2016-11-12T11:39:20+00:00

baz

Guest


Today he proved he is as good as his average made it look easy when rest struggled. Hope he gets a big hundred in the second innings we will need 500 plus to make a game of it.

2016-11-10T18:05:53+00:00

Amrit

Roar Guru


I really do not buy it in any way, Smith needs time to establish himself like the other Smith in the previous Proteas Test camp. Just four Test defeats in a row as a captain and all the barrage is on him, that's absurd

AUTHOR

2016-11-10T08:21:25+00:00

Tim Holt

Roar Guru


Do not get me wrong, Smith is a good player, just not great. i think he is very one dimensional in technique and temperament meaning he will always be suspect against real quality or in conditions that do not suit.

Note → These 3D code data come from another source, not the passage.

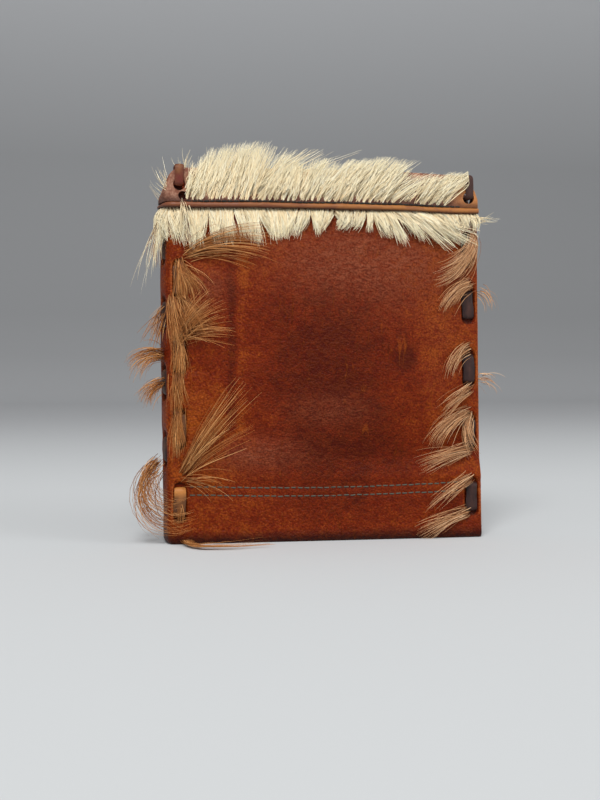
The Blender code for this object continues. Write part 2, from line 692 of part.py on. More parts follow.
def add_spine(collection, cutters, pivot):
    """The spine: its leather between the creases, with its own band, piping, fringe and two laces."""
    depths = spaced(-CREASE_DEPTH - LEATHER, CREASE_DEPTH + LEATHER, 8)
    heights = (0.0, SPINE_BULGE_HEIGHT / 2, SPINE_BULGE_HEIGHT, FRINGE_TOP, HEIGHT)
    inner_depths = spaced(-CREASE_DEPTH + CREASE_CLEARANCE, CREASE_DEPTH - CREASE_CLEARANCE, 6)

    def point(depth, height):
        if height == HEIGHT:
            height = spine_top(depth)
        return Vector((spine_face(depth, height), -depth, height))

    cover = add_object("spine_cover", draped_grid("spine_cover", depths, heights, point), collection, pivot)
    thicken(cover, LEATHER)
    for side in (-1, 1):
        label = "front" if side < 0 else "back"
        cut(cover, add_mitre_cutter(f"spine_{label}_mitre", side, True, cutters))
        place = spine_place(side)

        def face(height):
            return -spine_face(SPINE_LACE_DEPTH, height)

        laces = add_lace_cutters(f"spine_{label}", place, spine_stitches(), face, None, cutters)
        for cutter in laces:
            cut(cover, cutter)
        add_lace(
            f"spine_lace_{label}",
            place,
            spine_stitches(),
            face,
            lambda height: face(height) - LEATHER - 2 * SEAT_GAP - LACE_THICKNESS / 2,
            None,
            collection,
            pivot,
            LACE_GOLD,
        )
    finish_piece(cover, COVER_BROWN, 0.5)

    def band_point(depth, share, thickness):
        height = BAND_FOOT + share * (spine_top(depth) - BAND_FOOT)
        return Vector((spine_face(depth, height) - thickness, -depth, height))

    grid = draped_pad(
        "spine_fur_band",
        inner_depths,
        (0.0, 0.5, 1.0),
        lambda depth, share: band_point(depth, share, SEAT_GAP),
        lambda depth, share: band_point(depth, share, SEAT_GAP + HIDE),
    )
    band = add_object("spine_fur_band", grid, collection, pivot)
    finish_piece(band, HIDE_PINK, 0.6)
    route = [
        (spine_face(depth, PIPING_HEIGHT) - SEAT_GAP - PIPING_RADIUS, depth, PIPING_HEIGHT)
        for depth in spaced(PIPING_RADIUS - CREASE_DEPTH, CREASE_DEPTH - PIPING_RADIUS, 6)
    ]
    add_piping("spine_piping", route, collection, pivot)
    edge = CREASE_DEPTH - CREASE_CLEARANCE
    columns = fringe_columns(-edge, edge, SPINE_FRINGE_LOCKS, lambda depth: FRINGE_SPINE_LENGTH)

    def fringe_seat(depth, height, thickness):
        return Vector((spine_face(depth, height) - thickness, -depth, height))

    add_fringe("spine_fur_fringe", columns, fringe_seat, collection, pivot)


def add_pivot(name, depth, collection, parent=None):
    """An empty on a crease, which the pieces of one body hang on."""
    pivot = bpy.data.objects.new(name, None)
    pivot.empty_display_size = 0.01
    pivot.location = ORIGIN + Vector((0.0, depth, 0.0))
    collection.objects.link(pivot)
    if parent:
        pivot.parent = parent
        pivot.matrix_parent_inverse = Matrix.Translation(-parent.location)
    return pivot


def new_collection(name):
    collection = bpy.data.collections.new(name)
    bpy.context.scene.collection.children.link(collection)
    return collection


def main():
    for old in list(bpy.data.objects):
        bpy.data.objects.remove(old)
    wallet = new_collection("wallet")
    cutters = new_collection("wallet_cutters")
    add_half("back", 1, wallet, cutters, add_pivot("back_half", CREASE_DEPTH, wallet))
    add_spine(wallet, cutters, add_pivot("spine", CREASE_DEPTH, wallet))
    add_half("front", -1, wallet, cutters, add_pivot("front_half", -CREASE_DEPTH, wallet))


main()
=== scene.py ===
"""The looks of the laced, fur-trimmed wallet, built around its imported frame.

Metres, +Z up. As in the part, a place is a run from the crease along the width, a depth from the middle plane and a
height from the ground. A place on the skin is negative on the spine, where it counts back from the crease. side is -1
for the front half and 1 for the back one.
"""

import math

import bpy
import numpy as np
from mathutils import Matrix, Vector


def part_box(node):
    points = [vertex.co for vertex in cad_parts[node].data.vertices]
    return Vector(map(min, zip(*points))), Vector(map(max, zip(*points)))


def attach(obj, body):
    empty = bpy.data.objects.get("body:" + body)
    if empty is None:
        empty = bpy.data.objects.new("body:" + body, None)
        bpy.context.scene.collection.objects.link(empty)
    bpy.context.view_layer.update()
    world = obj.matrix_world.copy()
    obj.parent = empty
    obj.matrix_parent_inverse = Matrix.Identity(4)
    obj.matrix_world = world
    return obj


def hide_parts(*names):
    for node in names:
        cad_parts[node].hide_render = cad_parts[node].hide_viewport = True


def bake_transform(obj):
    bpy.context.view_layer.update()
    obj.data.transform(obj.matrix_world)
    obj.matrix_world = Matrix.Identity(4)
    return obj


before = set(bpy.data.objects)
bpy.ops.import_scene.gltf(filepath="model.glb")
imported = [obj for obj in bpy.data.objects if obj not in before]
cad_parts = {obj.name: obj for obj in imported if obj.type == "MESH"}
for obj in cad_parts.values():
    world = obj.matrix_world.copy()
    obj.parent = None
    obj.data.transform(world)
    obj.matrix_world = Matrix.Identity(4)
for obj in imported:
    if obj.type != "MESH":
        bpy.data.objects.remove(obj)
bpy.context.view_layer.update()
bpy.ops.object.select_all(action="DESELECT")

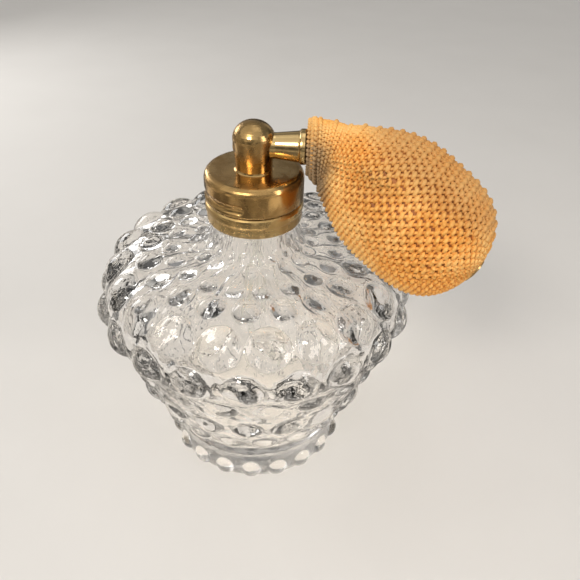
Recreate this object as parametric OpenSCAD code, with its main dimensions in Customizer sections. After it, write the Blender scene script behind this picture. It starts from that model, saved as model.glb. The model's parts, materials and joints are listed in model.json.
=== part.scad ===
// Squeeze-bulb perfume atomiser: hobnail glass bottle, brass screw cap and head,
// net-covered rubber bulb. Units are millimetres. The table is z = 0, the bottle's
// axis is Z, and the arm that carries the bulb points along +X.

/* [Bottle] */
// Hobs in each row
hobs = 20; // [12:1:28]
// Turn of the even hob rows about the axis, degrees
hob_phase = 1.56; // [0:0.01:18]
// Radius of the neck's outside, inside the collar
neck_r = 9.5; // [8:0.1:10.5]
// Radius of the neck's bore
bore_r = 6.4; // [5:0.1:8]
// Height of the glass lip above the table
lip_z = 80.5; // [70:0.1:95]

/* [Collar and cap] */
// Height of the cap's flat top above the table
cap_top = 82.2; // [72:0.1:97]
// Outer radius of the cap and of the collar's shoulder
cap_r = 11.5; // [10:0.1:14]
// Height of the cap's skirt
cap_h = 7.1; // [5:0.1:10]
// Wall thickness of the cap
cap_wall = 0.76; // [0.5:0.01:1.5]
// Running clearance between the cap and the collar's sleeve
thread_gap = 0.09; // [0.02:0.01:0.1]
// Depth of the rolled grip recesses
grip_depth = 0.4; // [0.1:0.05:0.45]

/* [Head] */
// Radius of the post at the foot of its dome
post_r = 4.8; // [3.5:0.1:6]
// Height of the post's dome
dome_h = 4.1; // [2:0.1:5]
// Height of the post above the cap
post_h = 11.3; // [9:0.1:15]
// Height of the side tube's axis above the cap
arm_up = 5.7; // [5:0.1:8]
// Outer radius of the side tube
arm_r = 2.65; // [2:0.05:3.5]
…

The main part of this is when there is a bit of pressure on him The Captaincy is interesting, I think it is very similar to his batting in being predominantly one dimensional. The pressure comes when the team struggles for I do not think Smith deals well with pressure

2016-11-10T07:03:37+00:00

Spongebob

Guest


An interesting one. Smith played what, 20, 30 games before getting his first century? Horrible average. One of those 'but one day he'll come good!' selections. I definitely thought, like Mitch Marsh at the moment, we're going to lose a bunch of games and maybe some day he'll win 1 or 2 in return. He ended up coming good during a lot of home series, having a blistering ~2 year period. Could have been out half a dozen times every time but wasn't. Now that his "luck has worn off", he's struggled of late. No longer will jumping while flailing wildly mean an inside nick for 4 runs, he's out. The captaincy maybe influencing, who knows. However he certainly sees far from a top technique and now that it's not 'just working' for him, he's getting out a lot when he really shouldn't. I don't think he should be dropped at all, however give it a summer and he could well have a target on his back.